Reading question....

Set S is composed of consecutive multiples of 3.
Great! it is like {3,6,9,12...}. No restriction on the number of elements and we can shift it by 3 as far as we want. In other words, S could be {111, 114, 117,...}.

Set T is composed of consecutive multiples of 6.
The same as about set S. But in set T the distance between the closest elements is twice as large as that in set S.

Each set contains more than one element.
No essential information. Perhaps, we should return to the point latter.

Is the median of set S bigger than the median of set T?
Median is a middle number or average between two for S and T with even number of elements. By the way, S and T are evenly distributed sets for which median = mean.

After reading....
Each of sets is not fixed in the question. In other words, we can have {3, 6} S set and {111111111111, 111111111114}. And median vary in infinite range.
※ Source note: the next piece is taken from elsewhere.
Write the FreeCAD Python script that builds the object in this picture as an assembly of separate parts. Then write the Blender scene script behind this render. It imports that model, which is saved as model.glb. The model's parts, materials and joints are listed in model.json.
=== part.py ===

So, our conditions should at least fix sets at some point.

Conditions....
1. The least element in either set is 6
Yeah, it fixes the beginning of both sets. But the ranges of sets could vary from 3 (for S) and 6 (for T) to infinity. So, insufficient.

2. Set T contains twice as many elements as set S
It does not fix positions of sets. So, insufficient.

1&2. So, our sets begin at 6. For example, S={6} and T={6,12}. If when S={6,9}, T={6,12,18,24}. We can see that median of T is increasing faster than median of S and it is larger. So, C is sufficient.

It is exactly the way I thought.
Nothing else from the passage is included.